* **DIRECTIONS FOR THIS TASK**
Reproduce the listing that follows with no differences at all.

* Begin *

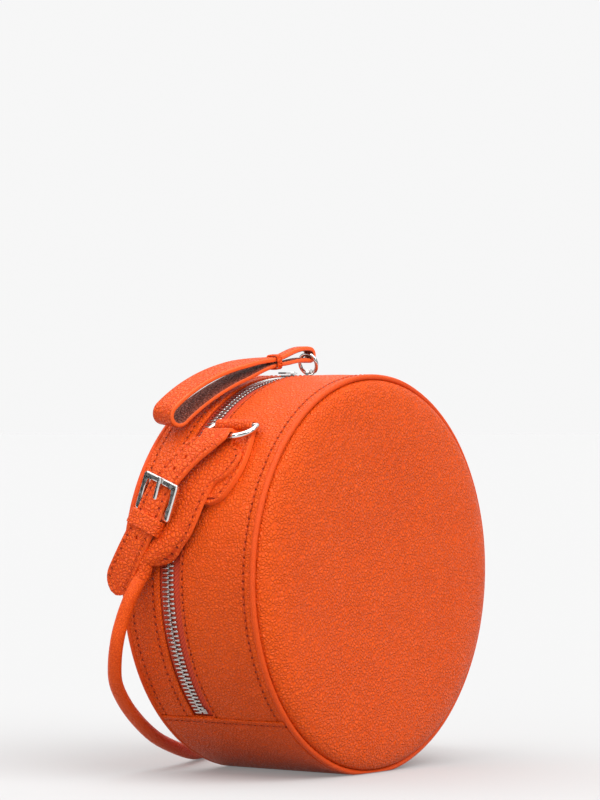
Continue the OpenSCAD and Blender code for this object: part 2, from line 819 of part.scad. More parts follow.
// Right strap end: one strap folded round its D-ring and sewn flat
sewn_angle = 20;
sewn_steps = 12;
step_in_fold = 0.25;
settled_share = 0.5;
right_waist_share = 0.2;
right_neck_past = 14.8;
right_neck_angle = strap_angle + right_neck_past;
function upper_at(t) = paddle_top + seam
    + (tongue_h - paddle_top - seam) * pow(cos(90 * min(1, t / settled_share)), 2);
function round_drum(angle, h) = (bag_r + h) * [cos(angle), sin(angle)];

module right_strap_end() {
    w = tongue_w / 2 - seam;
    n = cord_d / 2;
    l = right_end_l / 2;
    waist = right_end_l * right_waist_share;
    color(orange) {
        in_drum() mirrored() {
            past_ring() intersection() {
                skin(strap_lift, paddle_top);
                prism_at(strap_angle, right_ring_s)
                    polygon([[-l, -w], [waist, -w], [l, -n], [l, n], [waist, w], [-l, w]]);
            }
            strap_fold(right_ring_s);
            translate([0, 0, right_ring_s - w]) linear_extrude(2 * w) polygon(concat(
                [for (i = [0:sewn_steps]) let (t = (i - step_in_fold) / sewn_steps)
                    round_drum(fold_angle + sewn_angle * t, upper_at(t) + seam)],
                [for (i = [sewn_steps:-1:0]) let (t = (i - step_in_fold) / sewn_steps)
                    round_drum(fold_angle + sewn_angle * t, upper_at(t) + strap_t - seam)]));
        }
        rolled_neck(right_route[len(right_route) - 1], right_route[len(right_route) - 2])
            in_drum() mirrored() flat_end(right_neck_angle, right_ring_s, cord_d);
    }
}

// Routes of the rolled strap down each side of the bag and over the floor
left_route = [[-101.5, 21, 97], [-105, 23.5, 90], [-107, 26, 83], [-108, 29, 74], [-108.5, 31, 66],
    [-106, 34.5, 56], [-100, 39, 46], [-88, 44, 36], [-72, 49, 26], [-52, 54, 16], [-30, 59, 9],
    [-8, 66, 4.5], [12, 75, 3.3], [34, 86, 3.3]];
right_route = [[129.6, 66.2, 10.3], [129, 52, 9], [126, 38, 15], [119, 22, 29], [112, 9, 45],
    [107, -1, 61], [104.5, -7, 77], [103.5, -11, 91], [102, -13.5, 103]];

// Tube round a line of points. The side vector is one that the line never runs along.
function along(points, i) =
    let (d = points[min(len(points) - 1, i + 1)] - points[max(0, i - 1)]) d / norm(d);
function tube_ring(points, i, r, sides, side) =
    let (t = along(points, i), c = cross(t, side), u = c / norm(c), v = cross(t, u))
    [for (k = [0:sides - 1]) points[i] + r * (cos(360 * k / sides) * u + sin(360 * k / sides) * v)];
module tube(points, d, sides, side) {
    n = len(points);
    last = (n - 1) * sides;
    polyhedron(
        [for (i = [0:n - 1]) each tube_ring(points, i, d / 2, sides, side)],
        concat(
            [for (i = [0:n - 2], k = [0:sides - 1]) let (a = i * sides + k, b = i * sides + (k + 1) % sides)
                each [[a, a + sides, b], [b, a + sides, b + sides]]],
            [for (k = [1:sides - 2]) [0, k, k + 1]],
            [for (k = [1:sides - 2]) [last, last + k + 1, last + k]]));
}

cord_sides = 10;

module left_strap_cord() {
    color(orange) tube(concat(left_route, [coil_line[0]]), cord_d, cord_sides, [0.5, -0.85, 0]);
}

module right_strap_cord() {
    color(orange) tube(concat([coil_line[len(coil_line) - 1]], right_route), cord_d, cord_sides, [1, 0, 0]);
}

// Spare strap in a loose coil: it spirals in on the floor, climbs, and spirals out on top
coil_middle = [86, 70];
coil_outer = 39.7;
coil_inner = 30;
coil_from = 120;
coil_total = 820;
coil_step = 15;
coil_low = 3.3;
coil_high = 10.3;
function coil_height(t) = let (share = max(0, min(1, (t - coil_total / 2 + 90) / 180)))
    coil_low + (coil_high - coil_low) * sway(share);
function coil_point(t) =
    let (r = coil_inner + (coil_outer - coil_inner) * abs(2 * t / coil_total - 1), w = coil_from - t)
    [coil_middle[0] + r * cos(w), coil_middle[1] + r * sin(w), coil_height(t)];
function coil_way(t) = let (w = coil_from - t) [sin(w), -cos(w), 0];
coil_turns = [for (t = [0:coil_step:coil_total]) coil_point(t)];
coil_line = concat([coil_turns[0] - cord_d * coil_way(0)], coil_turns,
    [coil_point(coil_total) + cord_d * coil_way(coil_total)]);
half_turn = 180 / coil_step;
echo(least_coil_gap = min([for (i = [0:len(coil_turns) - 1], k = [0:len(coil_turns) - 1])
    if (k - i > half_turn) norm(coil_turns[k] - coil_turns[i]) - cord_d]));

module strap_coil() {
    color(orange) tube(coil_line, cord_d, 6, [0, 0, 1]);
}

front_panel();
front_edge_binding();
front_gusset();
base_panel();
base_board();
front_lining();
lower_back_panel();
lower_back_binding();
front_zip_tape();
front_zip_teeth();
zip_end_stops();
back_panel();
back_edge_binding();
back_gusset();
back_lining();
back_zip_tape();
back_zip_teeth();
left_zip_slider();
left_zip_pull();
right_zip_slider();
puller_ring();
hand_loop();
loop_binding();
left_ring_tab();
left_d_ring();
left_strap_end();
buckle_strap();
buckle_frame();
buckle_prong();
strap_keeper();
right_ring_tab();
right_d_ring();
right_strap_end();
left_strap_cord();
strap_coil();
right_strap_cord();
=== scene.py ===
from math import atan2, cos, degrees, hypot, pi, radians, sin, sqrt

import bmesh
import bpy
from mathutils import Matrix, Vector, noise


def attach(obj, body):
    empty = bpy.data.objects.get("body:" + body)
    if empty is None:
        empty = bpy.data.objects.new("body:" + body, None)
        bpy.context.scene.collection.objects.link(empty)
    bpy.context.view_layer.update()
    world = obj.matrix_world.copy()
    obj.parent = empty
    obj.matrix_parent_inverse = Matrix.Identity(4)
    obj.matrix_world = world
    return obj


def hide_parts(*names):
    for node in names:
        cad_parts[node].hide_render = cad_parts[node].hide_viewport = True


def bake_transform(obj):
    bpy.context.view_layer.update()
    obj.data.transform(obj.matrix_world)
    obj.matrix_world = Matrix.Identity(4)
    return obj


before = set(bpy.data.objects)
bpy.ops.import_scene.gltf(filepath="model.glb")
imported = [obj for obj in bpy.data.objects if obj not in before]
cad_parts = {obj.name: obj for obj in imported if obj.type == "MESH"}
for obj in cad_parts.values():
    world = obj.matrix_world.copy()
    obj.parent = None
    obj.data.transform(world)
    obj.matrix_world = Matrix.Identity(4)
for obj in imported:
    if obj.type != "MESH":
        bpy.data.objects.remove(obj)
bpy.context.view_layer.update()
scene = bpy.context.scene
mm = 0.001

# Camera. It stands a little over 1.7 m off, to the left of the bag's front, at the height of the
# bag's upper half, and looks almost level, so that both the front and the zip side show.
camera_data = bpy.data.cameras.new("studio_camera")
camera_data.lens = 161.7
camera_data.clip_end = 60
camera = bpy.data.objects.new("studio_camera", camera_data)
camera.location = (-1.4012, -1.0378, 0.1679)
camera.rotation_mode = "QUATERNION"
camera.rotation_quaternion = Vector((0.80202, 0.59723, 0.00611)).to_track_quat("-Z", "Y")
scene.collection.objects.link(camera)
scene.camera = camera

# Strap cord. A strip of the same leather, rolled and sewn into a round cord 6.5 mm thick. It leaves
# the left strap end, runs down and along the floor to a coil behind the bag, and rises to the
# right strap end.
drum_r = 96 * mm
drum_z = 94.8 * mm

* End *

* **REPLY**
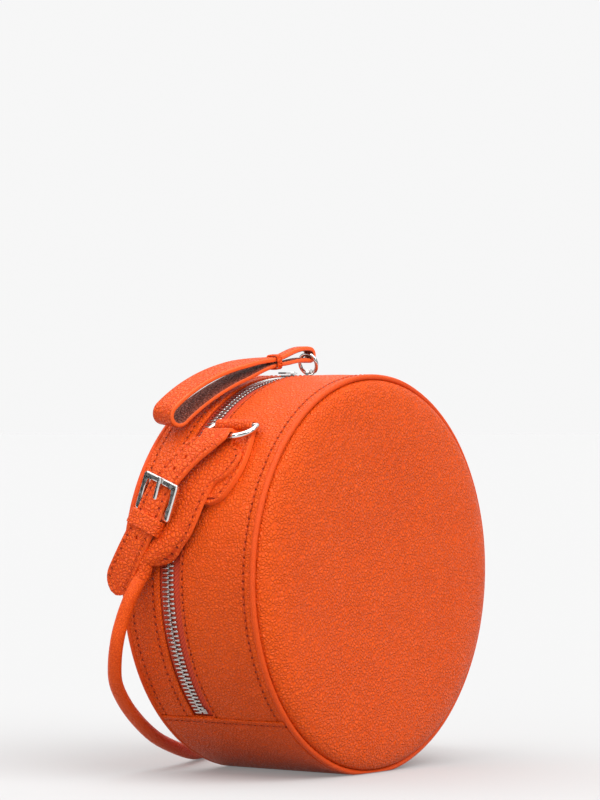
Continue the OpenSCAD and Blender code for this object: part 2, from line 819 of part.scad. More parts follow.
// Right strap end: one strap folded round its D-ring and sewn flat
sewn_angle = 20;
sewn_steps = 12;
step_in_fold = 0.25;
settled_share = 0.5;
right_waist_share = 0.2;
right_neck_past = 14.8;
right_neck_angle = strap_angle + right_neck_past;
function upper_at(t) = paddle_top + seam
    + (tongue_h - paddle_top - seam) * pow(cos(90 * min(1, t / settled_share)), 2);
function round_drum(angle, h) = (bag_r + h) * [cos(angle), sin(angle)];

module right_strap_end() {
    w = tongue_w / 2 - seam;
    n = cord_d / 2;
    l = right_end_l / 2;
    waist = right_end_l * right_waist_share;
    color(orange) {
        in_drum() mirrored() {
            past_ring() intersection() {
                skin(strap_lift, paddle_top);
                prism_at(strap_angle, right_ring_s)
                    polygon([[-l, -w], [waist, -w], [l, -n], [l, n], [waist, w], [-l, w]]);
            }
            strap_fold(right_ring_s);
            translate([0, 0, right_ring_s - w]) linear_extrude(2 * w) polygon(concat(
                [for (i = [0:sewn_steps]) let (t = (i - step_in_fold) / sewn_steps)
                    round_drum(fold_angle + sewn_angle * t, upper_at(t) + seam)],
                [for (i = [sewn_steps:-1:0]) let (t = (i - step_in_fold) / sewn_steps)
                    round_drum(fold_angle + sewn_angle * t, upper_at(t) + strap_t - seam)]));
        }
        rolled_neck(right_route[len(right_route) - 1], right_route[len(right_route) - 2])
            in_drum() mirrored() flat_end(right_neck_angle, right_ring_s, cord_d);
    }
}

// Routes of the rolled strap down each side of the bag and over the floor
left_route = [[-101.5, 21, 97], [-105, 23.5, 90], [-107, 26, 83], [-108, 29, 74], [-108.5, 31, 66],
    [-106, 34.5, 56], [-100, 39, 46], [-88, 44, 36], [-72, 49, 26], [-52, 54, 16], [-30, 59, 9],
    [-8, 66, 4.5], [12, 75, 3.3], [34, 86, 3.3]];
right_route = [[129.6, 66.2, 10.3], [129, 52, 9], [126, 38, 15], [119, 22, 29], [112, 9, 45],
    [107, -1, 61], [104.5, -7, 77], [103.5, -11, 91], [102, -13.5, 103]];

// Tube round a line of points. The side vector is one that the line never runs along.
function along(points, i) =
    let (d = points[min(len(points) - 1, i + 1)] - points[max(0, i - 1)]) d / norm(d);
function tube_ring(points, i, r, sides, side) =
    let (t = along(points, i), c = cross(t, side), u = c / norm(c), v = cross(t, u))
    [for (k = [0:sides - 1]) points[i] + r * (cos(360 * k / sides) * u + sin(360 * k / sides) * v)];
module tube(points, d, sides, side) {
    n = len(points);
    last = (n - 1) * sides;
    polyhedron(
        [for (i = [0:n - 1]) each tube_ring(points, i, d / 2, sides, side)],
        concat(
            [for (i = [0:n - 2], k = [0:sides - 1]) let (a = i * sides + k, b = i * sides + (k + 1) % sides)
                each [[a, a + sides, b], [b, a + sides, b + sides]]],
            [for (k = [1:sides - 2]) [0, k, k + 1]],
            [for (k = [1:sides - 2]) [last, last + k + 1, last + k]]));
}

cord_sides = 10;

module left_strap_cord() {
    color(orange) tube(concat(left_route, [coil_line[0]]), cord_d, cord_sides, [0.5, -0.85, 0]);
}

module right_strap_cord() {
    color(orange) tube(concat([coil_line[len(coil_line) - 1]], right_route), cord_d, cord_sides, [1, 0, 0]);
}

// Spare strap in a loose coil: it spirals in on the floor, climbs, and spirals out on top
coil_middle = [86, 70];
coil_outer = 39.7;
coil_inner = 30;
coil_from = 120;
coil_total = 820;
coil_step = 15;
coil_low = 3.3;
coil_high = 10.3;
function coil_height(t) = let (share = max(0, min(1, (t - coil_total / 2 + 90) / 180)))
    coil_low + (coil_high - coil_low) * sway(share);
function coil_point(t) =
    let (r = coil_inner + (coil_outer - coil_inner) * abs(2 * t / coil_total - 1), w = coil_from - t)
    [coil_middle[0] + r * cos(w), coil_middle[1] + r * sin(w), coil_height(t)];
function coil_way(t) = let (w = coil_from - t) [sin(w), -cos(w), 0];
coil_turns = [for (t = [0:coil_step:coil_total]) coil_point(t)];
coil_line = concat([coil_turns[0] - cord_d * coil_way(0)], coil_turns,
    [coil_point(coil_total) + cord_d * coil_way(coil_total)]);
half_turn = 180 / coil_step;
echo(least_coil_gap = min([for (i = [0:len(coil_turns) - 1], k = [0:len(coil_turns) - 1])
    if (k - i > half_turn) norm(coil_turns[k] - coil_turns[i]) - cord_d]));

module strap_coil() {
    color(orange) tube(coil_line, cord_d, 6, [0, 0, 1]);
}

front_panel();
front_edge_binding();
front_gusset();
base_panel();
base_board();
front_lining();
lower_back_panel();
lower_back_binding();
front_zip_tape();
front_zip_teeth();
zip_end_stops();
back_panel();
back_edge_binding();
back_gusset();
back_lining();
back_zip_tape();
back_zip_teeth();
left_zip_slider();
left_zip_pull();
right_zip_slider();
puller_ring();
hand_loop();
loop_binding();
left_ring_tab();
left_d_ring();
left_strap_end();
buckle_strap();
buckle_frame();
buckle_prong();
strap_keeper();
right_ring_tab();
right_d_ring();
right_strap_end();
left_strap_cord();
strap_coil();
right_strap_cord();
=== scene.py ===
from math import atan2, cos, degrees, hypot, pi, radians, sin, sqrt

import bmesh
import bpy
from mathutils import Matrix, Vector, noise


def attach(obj, body):
    empty = bpy.data.objects.get("body:" + body)
    if empty is None:
        empty = bpy.data.objects.new("body:" + body, None)
        bpy.context.scene.collection.objects.link(empty)
    bpy.context.view_layer.update()
    world = obj.matrix_world.copy()
    obj.parent = empty
    obj.matrix_parent_inverse = Matrix.Identity(4)
    obj.matrix_world = world
    return obj


def hide_parts(*names):
    for node in names:
        cad_parts[node].hide_render = cad_parts[node].hide_viewport = True


def bake_transform(obj):
    bpy.context.view_layer.update()
    obj.data.transform(obj.matrix_world)
    obj.matrix_world = Matrix.Identity(4)
    return obj


before = set(bpy.data.objects)
bpy.ops.import_scene.gltf(filepath="model.glb")
imported = [obj for obj in bpy.data.objects if obj not in before]
cad_parts = {obj.name: obj for obj in imported if obj.type == "MESH"}
for obj in cad_parts.values():
    world = obj.matrix_world.copy()
    obj.parent = None
    obj.data.transform(world)
    obj.matrix_world = Matrix.Identity(4)
for obj in imported:
    if obj.type != "MESH":
        bpy.data.objects.remove(obj)
bpy.context.view_layer.update()
scene = bpy.context.scene
mm = 0.001

# Camera. It stands a little over 1.7 m off, to the left of the bag's front, at the height of the
# bag's upper half, and looks almost level, so that both the front and the zip side show.
camera_data = bpy.data.cameras.new("studio_camera")
camera_data.lens = 161.7
camera_data.clip_end = 60
camera = bpy.data.objects.new("studio_camera", camera_data)
camera.location = (-1.4012, -1.0378, 0.1679)
camera.rotation_mode = "QUATERNION"
camera.rotation_quaternion = Vector((0.80202, 0.59723, 0.00611)).to_track_quat("-Z", "Y")
scene.collection.objects.link(camera)
scene.camera = camera

# Strap cord. A strip of the same leather, rolled and sewn into a round cord 6.5 mm thick. It leaves
# the left strap end, runs down and along the floor to a coil behind the bag, and rises to the
# right strap end.
drum_r = 96 * mm
drum_z = 94.8 * mm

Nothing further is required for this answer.